Proposal addresses replacement of Interbank Offered Rates
FINANCIAL REPORTING INSIGHTS |
Some governments have entered into agreements in which variable payments made or received depend on an interbank offered rate (IBOR)—most notably, the London Interbank Offered Rate (LIBOR). As a result of global reference rate reform, LIBOR is expected to cease to exist in its current form at the end of 2021, prompting governments to amend or replace financial instruments to replace LIBOR with other reference rates.
Currently, Governmental Accounting Standards Board (GASB) Statement No. 53, Accounting and Financial Reporting for Derivative Instruments, requires a government that renegotiates or amends a critical term of a hedging derivative instrument, such as the reference rate of a hedging derivative instrument’s variable payment, to terminate hedge accounting. Also, replacement of the rate on which variable payments depend in a lease contract would require, under Statement No. 87, Leases, that a government apply the provisions for lease modifications, including remeasurement of the lease liability or lease receivable.

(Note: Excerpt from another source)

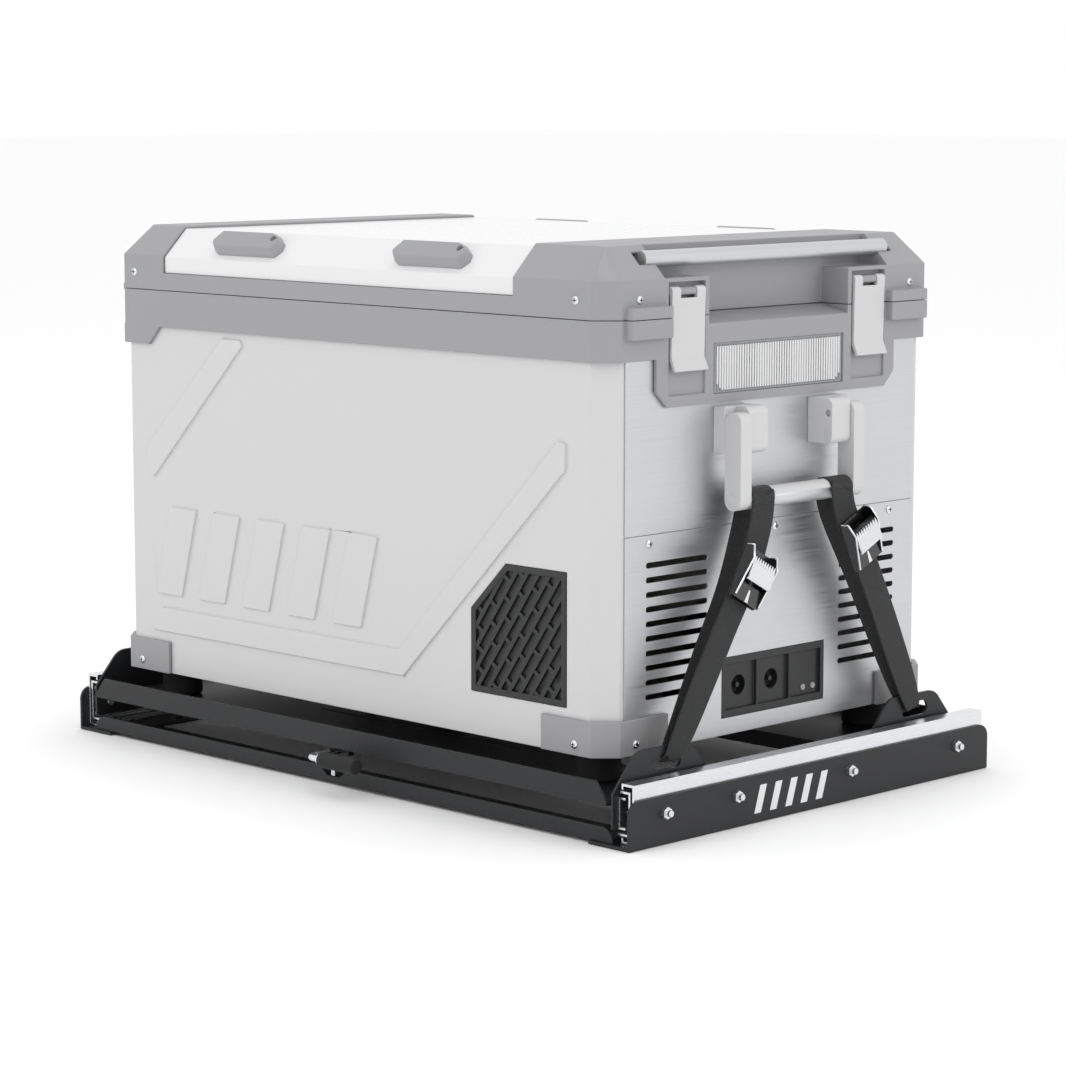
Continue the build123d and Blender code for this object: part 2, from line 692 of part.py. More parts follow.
# grey collar around the top of the cabinet
knuckle_y0 = knuckle_y - knuckle_width / 2
knuckle_y1 = knuckle_y + knuckle_width / 2
latch_x = trim_x1 - latch_pin_in
pocket_y0 = latch_y - latch_width / 2 - latch_side_gap
pocket_y1 = latch_y + latch_width / 2 + latch_side_gap
trim_pocket_x = trim_x1 - 2.5
with BuildPart() as top_trim:
    with BuildSketch(Plane.XY.offset(trim_bottom_z)):
        cut_rectangle(trim_x0, trim_x1, trim_y, corner_cut)
    extrude(amount=deck_z - trim_bottom_z)
    # deeper skirt round the hinge end, with slanted ends
    for face_y in (-1, 1):
        with BuildSketch(Plane.XZ.offset(-face_y * trim_y)):
            outline(
                [
                    (trim_x0 + corner_cut - 1, trim_bottom_z - 17.6),
                    (trim_x0 + 55, trim_bottom_z - 17.6),
                    (trim_x0 + 73, trim_bottom_z + 1),
                    (trim_x0 + corner_cut - 1, trim_bottom_z + 1),
                ]
            )
        extrude(amount=face_y * 12)
    with BuildSketch(Plane.XY.offset(trim_bottom_z - 17.6)):
        cut_rectangle(trim_x0, trim_x1, trim_y, corner_cut)
        with Locations(((trim_x0 + 56 + trim_x1 + 5) / 2, 0)):
            Rectangle(trim_x1 + 5 - trim_x0 - 56, 3 * trim_y, mode=Mode.SUBTRACT)
    extrude(amount=18.6)
    # latch-end drop panel with chamfered lower corners
    with BuildSketch(Plane.YZ.offset(cab_x1 + 0.2)):
        outline(
            [
                (-end_trim_half, trim_bottom_z + 1),
                (-end_trim_half, end_trim_bottom_z + end_trim_cut),
                (-end_trim_half + end_trim_cut, end_trim_bottom_z),
                (end_trim_half - end_trim_cut, end_trim_bottom_z),
                (end_trim_half, end_trim_bottom_z + end_trim_cut),
                (end_trim_half, trim_bottom_z + 1),
            ]
        )
    extrude(amount=trim_proud - 0.2)
    # room for the cabinet and its flange, then the mouth
    with BuildSketch(Plane.XY.offset(trim_bottom_z - 20)):
        cut_rectangle(cab_x0 - fit_gap, cab_x1 + 0.2, cab_y + fit_gap, corner_cut)
    extrude(amount=trim_deck_z + 20 - trim_bottom_z, mode=Mode.SUBTRACT)
    block(mouth_x0 + liner_wall, mouth_x1 - liner_wall, -mouth_y + liner_wall, mouth_y - liner_wall,
          trim_deck_z - 1, seam_z + 1, Mode.SUBTRACT)
    # lens window
    block(cab_x1, trim_x1 + 1, -lens_half, lens_half, lens_bottom_z, lens_top_z, Mode.SUBTRACT)
    # hinge knuckles
    for side in (-1, 1):
        for end in (-1, 1):
            y_mid = side * knuckle_y + end * (knuckle_width / 2 - 7)
            block(hinge_x, trim_x0 + 2, y_mid - 7, y_mid + 7, seam_z - 14, deck_z)
            rod_along_y(hinge_x, seam_z, y_mid - 7, y_mid + 7, hinge_r)
        block(trim_x1 - 2, trim_x1 + bumper_out, side * bumper_y0, side * bumper_y1, seam_z - 17, deck_z)
        rod_along_y(hinge_x, seam_z, side * (knuckle_y0 - 1), side * (knuckle_y1 + 1), hinge_pin_r,
            Mode.SUBTRACT)
        # pocket that each latch lies in, with the ridge it snaps over
        block(trim_pocket_x, trim_x1 + 5, side * pocket_y0, side * pocket_y1, pocket_low_z,
            seam_z + 1, Mode.SUBTRACT)
        block(trim_pocket_x - 1, trim_pocket_x + 1.4, side * latch_y - 12, side * latch_y + 12,
            latch_lip_z + 1.5, latch_lip_z + 6)
    # hand scoop under the grab bar
    with BuildSketch(Plane.XZ.offset(-grab_low_half)):
        outline(
            [
                (trim_x1 + 1, deck_z - scoop_drop),
                (trim_x1, deck_z - scoop_drop),
                (trim_x1 - scoop_back, deck_z + 0.1),
                (trim_x1 + 1, deck_z + 0.1),
            ]
        )
    extrude(amount=2 * grab_low_half, mode=Mode.SUBTRACT)
save(top_trim.part, "top_trim")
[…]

The GASB recently issued an Exposure Draft, Replacement of Interbank Offered Rates, to address accounting and financial reporting implications that result from the replacement of an IBOR. Proposed amendments include the following, among others:
- Providing an exception for certain hedging derivative instruments to the hedge accounting termination provisions when an IBOR is replaced as the reference rate of the hedging derivative instrument
- Clarifying the hedge accounting termination provisions when an IBOR is replaced as the reference rate of a hedged item
- Clarifying that the uncertainty related to the continued availability of IBORs does not, by itself, affect the assessment of whether a hedged expected transaction is probable
- Removing LIBOR as an appropriate benchmark interest rate for the qualitative evaluation of the effectiveness of an interest rate swap
- Identifying the Secured Overnight Financing Rate and the Effective Federal Funds Rate as appropriate benchmark interest rates for the qualitative evaluation of the effectiveness of an interest rate swap
- Providing an exception to the lease modifications guidance in Statement 87 for certain lease contracts that are amended to replace an IBOR as the rate upon which variable payments depend
The proposed removal of LIBOR as an appropriate benchmark interest rate would be effective for reporting periods beginning after December 15, 2020. All other proposed requirements would be effective for reporting periods beginning after June 15, 2020. Earlier application would be encouraged.
The Exposure Draft is available for comment until November 27, 2019.